Amazing conception. What went wrong?
To over simplify, the sisters started making their own noise, which led them from almost silent chanting to a bacchanalian screed. Magika’s show catches that lamentable transformation. Further, they succumb to expansionism and move outward into new territory.
Why these fatal mistakes?
Great question. Something to do with the unavoidable interpenetration of female and male, which challenges the very meaning of those words and gives special significance to the Amish patriarch and to the transsexual admitted to their group. Also something to do with the irreconcilable purity of silent being and our inescapable being in this noisy world. There’s much more we could cite and admire, but I think we’ve gone about as far as we can.

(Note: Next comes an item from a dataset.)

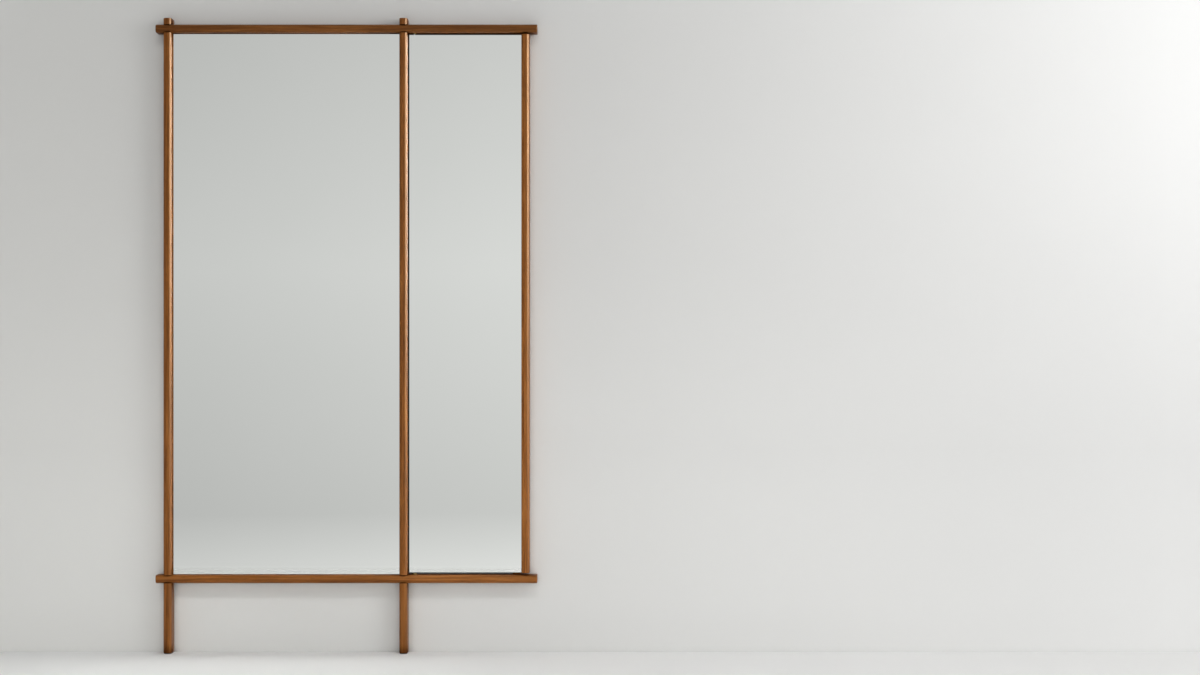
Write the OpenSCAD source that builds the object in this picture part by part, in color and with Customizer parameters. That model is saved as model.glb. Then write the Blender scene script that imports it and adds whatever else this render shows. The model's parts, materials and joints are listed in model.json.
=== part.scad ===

It’s a distinctive mark of high modernism and now even more so in postmodernism that questions of meaning don’t get answered; they multiply.
Next and last, the narrator’s mission.
III. The Quest
Now the narrator’s quest.
Yes, it has to do with portals.
Portals, doors, windows, hatches, caves. There’re dozens of them.
Right. And the narrator sets the theme in first sentence: “I first saw one of the doors when I walked with my mother, my hand in hers, as a child of no more than three . . .”
Immediately the quest begins, to find the right portal.
What is the right portal?
I’ll tell you what it’s not, because there are false leads. It’s not an exit that just leads to the entrance to another stage. It’s not a mirror that just gives back what is already there. It’s not a grave, because that’s the end, not an entrance. It’s not a door that leads to another door, or a scrim peeled back only to reveal another layer, because that’s endless regression.
What about a camera’s eye? That’s on the cover.
Close. You can alter the camera’s image in a dark room, but ultimately it’s opaque, its depth illusory. A different, seminal instance involving the camera’s eye is the missing frame of the film in which the narrator appears as a homeless man. “That lost moment of slippage took on for me the form of longing, leaving me briefly overwhelmed by a vertiginous feeling of loss . . .”
This gets scary. I marked this. “Sometimes I think that the doors are the light of everything and that they only sometimes expand in ways that you can discern their apertures.” Makes me wonder if there can ever be the right portal. Where would it take you anyway?
In this book we don’t get to go through the right portal. To what? The Beatific Vision, Samadhi, Nirvana, the face of Allah?
Why don’t we?
I think because our narrator is thoroughly postmodern. He can never find the right portal and so he suffers the metaphysical angst typical of our age. Look. We have seen metaphysical angst dramatized with terrifying intensity in writers like Kafka and Beckett. But I have never in any other work seen that anguish expressed in so many forms and with such powerful insistence. It’s the essence of this novel.
Hopeless?
I don’t think so. I believe that the fidelity of the novel to the idea of the right portal constitutes a tautological proof of its existence. Anything that deeply lodged in the mind and expressed with such power and beauty must by the persistent enigma of its absence guarantee its presence. So the elegiac ending we have both so admired comes not from the ontological absence of the right portal but from the realization that we cannot enter it in this life.
Tough, but Amen.
-Eugene K. Garber, author of The House of Nordquist, 2018
Silent chantings, bacchanalian screeds and Sheela-na-gigs. Sounds like a book for me. Don’t know about the metaphysical angst, though. I already got two much of that in twentieth-century literature. I hope a book that seems to take itself as seriously as this one does has a bit of humor in it as well.